Dengan melihat aktivitas yang kita lakukan sehari-hari, pertanyaan tadi sebenarnya cukup mudah untuk dijawab. Mulai dari menonton televisi, membuka surat kabar, atau yang lebih canggih lagi seperti memantau linimasa di jejaring sosial. Tidak ada satupun dari hidup kita yang luput dari kegiatan membaca. Tanpa kemampuan membaca, manusia seperti kehilangan banyak hal dalam hidupnya.

Tapi membaca saja tidak cukup, manusia juga harus dilengkapi dengan kemampuan menulis. Karena dengan itulah manusia membuktikan keberadaannya, sebagai mahluk yang dianugerahi kecerdasan dan kemampuan mencipta – bukan cuma menikmati – karya intelektual yang bermanfaat untuk sekelilingnya.

Kemampuan yang saling melengkapi antara membaca dan menulis atau Literasi, inilah yang menjadi problem di negara berkembang seperti Indonesia. Begitu ironis melihat di satu sisi, masyarakat kita diakui dengan fasilitas perpustakaan terbaik ke-36 di dunia, tapi di sisi lain minat baca Indonesia menempati peringat ke-2..Terendah di atas Bostwana – shock (Sumber di sini )

Masalah apa saja yang kita temukan di dunia literasi kita saat ini? Pak Anis Baswedan, Menteri Pendidikan kita, menjelaskan setidaknya ada tiga masalah yang harus kita cermati sebagai titik awal mencari solusinya:

Masalah pertama: Ketidaksadaran bahwa rendahny minat baca adalah masalah.

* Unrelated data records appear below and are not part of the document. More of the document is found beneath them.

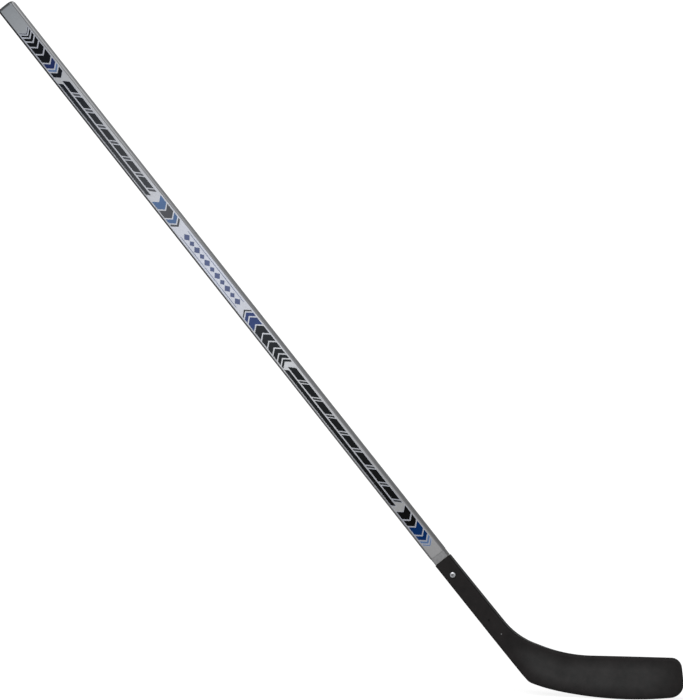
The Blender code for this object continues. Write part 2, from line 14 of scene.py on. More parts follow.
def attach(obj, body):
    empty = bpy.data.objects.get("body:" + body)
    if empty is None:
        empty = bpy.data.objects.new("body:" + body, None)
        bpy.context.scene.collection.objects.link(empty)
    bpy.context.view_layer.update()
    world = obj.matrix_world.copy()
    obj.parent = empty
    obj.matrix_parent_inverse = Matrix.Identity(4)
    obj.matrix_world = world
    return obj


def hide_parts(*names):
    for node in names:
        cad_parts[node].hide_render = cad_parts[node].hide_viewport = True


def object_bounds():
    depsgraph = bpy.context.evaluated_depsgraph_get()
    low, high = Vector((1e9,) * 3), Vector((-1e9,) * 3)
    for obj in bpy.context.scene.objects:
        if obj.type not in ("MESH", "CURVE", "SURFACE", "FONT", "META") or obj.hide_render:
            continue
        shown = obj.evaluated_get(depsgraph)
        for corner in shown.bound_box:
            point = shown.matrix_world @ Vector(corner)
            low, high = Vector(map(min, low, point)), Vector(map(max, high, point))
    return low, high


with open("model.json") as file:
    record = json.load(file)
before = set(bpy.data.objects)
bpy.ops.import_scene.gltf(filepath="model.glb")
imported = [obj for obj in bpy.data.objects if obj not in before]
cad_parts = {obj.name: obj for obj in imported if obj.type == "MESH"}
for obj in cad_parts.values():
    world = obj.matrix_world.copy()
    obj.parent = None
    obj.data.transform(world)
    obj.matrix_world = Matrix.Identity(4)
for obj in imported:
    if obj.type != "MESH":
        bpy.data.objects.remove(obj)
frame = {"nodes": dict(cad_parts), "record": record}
cad_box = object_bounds()

# Lengths are in metres and angles in degrees. Colours are sRGB, from 0 to 255.

# The photograph's frame
PHOTO_WIDTH = 683
PHOTO_HEIGHT = 700
METRES_PER_PIXEL = 0.001581
GRIP_ACROSS_PIXEL = 28.7
GRIP_DOWN_PIXEL = 34.8
CAMERA_AZIMUTH = 8.6
CAMERA_ELEVATION = 6.8
CAMERA_ROLL = -0.219
CAMERA_DISTANCE = 30.0
CAMERA_RANGE = 100.0
SENSOR_WIDTH = 36.0

# Shaft, as in the CAD source
GAP = 0.0003
SHAFT_CORNER = 0.004
BUTT_ROUND = 0.003
BUTT_UPPER_CORNER = 0.008
SKIN = 0.0004
FIBREGLASS = 0.0008
SHOULDER = 0.0018
TENON_LENGTH = 0.100
TENON_CORNER = 0.002
SOCKET_END_PLAY = 0.001

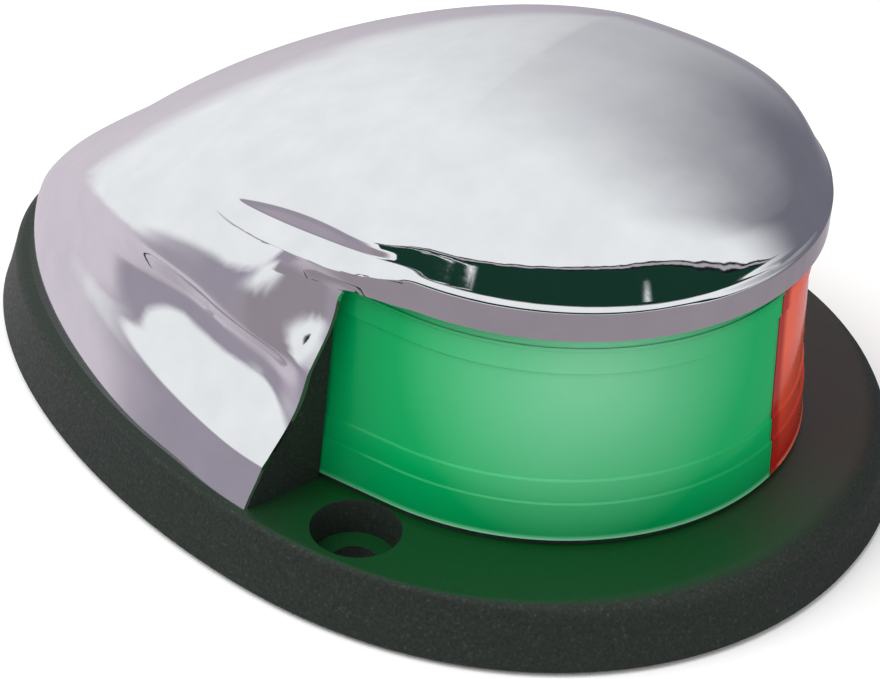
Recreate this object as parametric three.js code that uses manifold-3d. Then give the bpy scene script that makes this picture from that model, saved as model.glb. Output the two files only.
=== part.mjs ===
// Small-boat bow navigation light: green and red lens under one chromed cover on a black base.
// Millimetres. +X dead ahead, +Y port, +Z up; the origin is the middle of the mounting face.
import * as THREE from "three";
import { mergeVertices } from "three/addons/utils/BufferGeometryUtils.js";
import Module from "manifold-3d";

const wasm = await Module();
wasm.setup();

// ---- driving dimensions -------------------------------------------------------------------
const LENS_X = 16.15; // lens axis, ahead of the origin
const FIT = 0.3; // running clearance between separate pieces
const CLEAN = 0.01; // slivers thinner than this are merged away

const BASE = {
  widestX: 11.95, // where the egg outline is widest
  front: 45.5, // widest point to the front end
  aft: 69.4, // widest point to the tail
  halfWidth: 43.7,
  frontPower: 2.1,
  aftPower: 1.77,
  top: 7.7, // top of the flange
  draft: 2.3, // how far the side wall leans in
  edge: 1.2, // rounded top edge
};

const MOUNT_HOLE = { x: 15.35, y: 35.3, recess: 4.9, depth: 4.4, drill: 2.5 };
const WELL = { x: 6, halfLength: 26, halfWidth: 19, roof: 4.2 }; // wiring space under the floor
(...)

Membaca adalah bagian paling sederhana dari makna literasi. Cukup menghadirkan waktu luang dan adanya bahan bacaan. Tetapi bukan perkara mudah untuk masyarakat kita yang terbiasa – atau mungkin dimanjakan- dengan komunikasi lisan (oral) dibanding tulisan. Padahal di zaman pergerakan kemerdekaan saja, tokoh-tokoh seperti Bung Karno, dan Haji Agus Salim, bukan cuma tajam dalam berpidato, tetapi juga mampu menggerakan semangat juang para pemuda bermodalkan tinta dan pena. Di sini lah perlu adanya perubahan pola pikir, dimana rendahnya minat baca masyarakat adalah sebuah kemunduran yang teramat dahsyat bagi suatu bangsa. Serem kan?

 

Masalah kedua: Rendahnya kesadaran untuk membaca

Sampai kapan pun, buku tetap menjadi bahan bacaan sekaligus produk intelektual yang tak lekang dimakan zaman. Tapi kini, banyak orang seolah mencukupkan ilmu dengan perangkat elektronik dan jaringan internet. Buku-buku dianggap tidak praktis dan memakan waktu dibanding informasi daring (online) yang kredibilitasnya masih diragukan.  Di antara mereka, muncul para “sarjana instan”, “ulama Google”, yang pandai namun kasar dalam berdebat. Sebuah fenomena yang terangkum dalam teori Dunning Kruger Effect, seperti yg dijelaskan oleh teman sy Gibran dr blog pribadiny.

 

Masalah ketiga: Kurangnya Penggiat di bidang literasi

Menghidupkan budaya literasi pada masyarakat yang kronis terhadap minat baca membutuhkan kerjasama dan program yang tertata. Mungkin sudah banyak upaya individual untuk menginisiasi hal semacam ini, contohnya aksi nyata seorang pria asal Purbalingga  dengan kuda pustaka kelilingnya. Tapi alangkah baiknya kalau niat baik itu dilakukan secara berkelompok untuk dampak yang lebih nyata bagi masyarakat.